Una ligera subida (3,7%) del precio del billete del metro para horas punta en Santiago inició a finales de octubre una movilización popular que bloqueó la ciudad y se extendió por el país, provocando todo tipo de excesos, con saqueos y muertes. El gobierno de Sebastián Piñera, después de una reacción inicial represiva, decretando el estado de emergencia y sacando al ejército a la calle, acabó por retirar la subida acordada.

La medida no fue suficiente para detener las manifestaciones y pillajes, por lo que el Presidente, en busca de una salida creíble, ha cambiado ministros y prometido llevar adelante una agenda social largo tiempo atrasada. También le exigen una nueva Constitución, que sustituya a la heredada de la dictadura y facilite un mayor papel del poder legislativo y la aplicación de más medidas sociales. Como consecuencia de la presión de la calle, el proceso de recambio constitucional parece que está en marcha.

Aunque la chispa que encendió la revuelta es la misma que en Francia y Ecuador, el encarecimiento del transporte que comentaba en mi anterior entrada, el caso chileno refleja un problema de fondo de ese país: la falta de sensibilidad social de la élite a la que pertenece el propio Piñera. Aquí la subida de precio no afectaba al automóvil, como en en los países citados , iba directamente contra el transporte colectivo. En lugar de promover un transporte público barato, más justo y menos contaminante, se intenta encarecerlo.

Chile es un país ejemplar desde la perspectiva de fomentar el desarrollo apoyando la iniciativa privada y controlando el déficit público. Además, lleva 30 años demostrando una estabilidad política, que no va a durar si no consigue que el crecimiento venga acompañado de políticas contra la desigualdad y a favor de una mayor inclusión social.

En mi libro defiendo la economía de mercado porque es más eficaz y promueve valores sociales positivos, pero también digo que no funciona sola, que necesita una buena regulación. Especialmente para combatir las situaciones de acumulación de poder en noblezas económicas que toleran prácticas monopolísticas, acaban pesando mucho en las decisiones políticas y provocando un freno al ascenso social, un aumento de la pobreza y un debilitamiento de las clases medias.

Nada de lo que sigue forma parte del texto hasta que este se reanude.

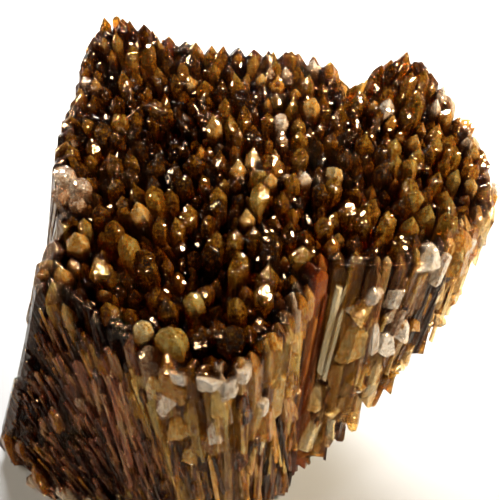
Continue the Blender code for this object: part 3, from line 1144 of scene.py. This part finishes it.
def fan_coordinates(nodes, links):
    """Object coordinates, and coordinates that run along the columns of the fan."""
    place = nodes.new("ShaderNodeTexCoord")
    from_root = nodes.new("ShaderNodeVectorMath")
    from_root.operation = "SUBTRACT"
    links.new(place.outputs["Object"], from_root.inputs[0])
    from_root.inputs[1].default_value = FAN_ROOT * MM
    parts = nodes.new("ShaderNodeSeparateXYZ")
    links.new(from_root.outputs["Vector"], parts.inputs[0])
    fan = nodes.new("ShaderNodeCombineXYZ")
    for axis in ("X", "Y"):
        share = nodes.new("ShaderNodeMath")
        share.operation = "DIVIDE"
        links.new(parts.outputs[axis], share.inputs[0])
        links.new(parts.outputs["Z"], share.inputs[1])
        links.new(share.outputs[0], fan.inputs[axis])
    links.new(parts.outputs["Z"], fan.inputs["Z"])
    return place.outputs["Object"], fan.outputs["Vector"]


def noise(nodes, links, where, scale, detail=2.0, stretch=None, distortion=0.0):
    """Noise at a place, optionally stretched along an axis."""
    if stretch:
        mapping = nodes.new("ShaderNodeMapping")
        mapping.inputs["Scale"].default_value = stretch
        links.new(where, mapping.inputs["Vector"])
        where = mapping.outputs["Vector"]
    texture = nodes.new("ShaderNodeTexNoise")
    texture.inputs["Scale"].default_value = scale
    texture.inputs["Detail"].default_value = detail
    texture.inputs["Distortion"].default_value = distortion
    links.new(where, texture.inputs["Vector"])
    return texture.outputs["Fac"]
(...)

El cambio en Chile va a llevar tiempo, porque una parte minúscula de la población concentra mucha influencia. Es un país donde los miembros de la élite, cuando hablan coloquialmente entre ellos, clasifican a las clases sociales con letras: eres un A, aquel es un C. Me recuerdan al Mundo Feliz de Huxley, sorprendente pero real. Los ricos soportan una baja carga impositiva y hay demasiadas prácticas oligopolísticas. Un cóctel de circunstancias que estamos viendo en otros lugares, incluidos los EEUU de Trump y Cía.

En ambos países lo que pase con la sanidad va a marcar su futuro. En el gran Estado del norte del continente es un tema que los demócratas intentarán situar en el centro de las próximas elecciones presidenciales. La sanidad es un ejemplo perfecto de los excesos de privatización de la economía que se acometieron en los años (1973-1990) de la dictadura chilena, bajo el asesoramiento de la llamada “escuela de Chicago” liderada por el premio nobel Milton Friedman. Antes había un servicio público de sanidad que era un buen ejemplo continental. La política seguida por los gobiernos de Pinochet consistió en dividirlo en varios servicios y degradarlo, haciendo que creciera la oferta privada.

En el ámbito sanitario las leyes de la economía de mercado funcionan mal, por lo que es recomendable una fuerte presencia del Estado. El “cliente” de servicios relacionados con la salud, cuando se siente enfermo, no tiene capacidad de negociación con sus “proveedores”, que tienden históricamente a desarrollar prácticas oligopolísticas, tanto entre las aseguradoras que venden servicios como entre las grandes compañías farmacéuticas. El país del mundo en que el sector sanitario está más privatizado, EEUU, posee un record entre los países industrializados: tiene la peor sanidad y, al mismo tiempo, la más cara.

Chile necesita recuperarse de las sobredosis de mercado que arrastra desde tiempos predemocráticos. No precisa una revolución, le llega con compensar las debilidades del sistema, acompañando el crecimiento económico con mejores controles de las prácticas que dañan la competencia y añadiendo servicios públicos que fomenten un mayor bienestar de los más desfavorecidos. Como pasó antes en muchos lugares de Europa, los poderosos aceptarán que tienen que competir mejor y pagar más impuestos, si quieren más estabilidad social y seguridad en las calles.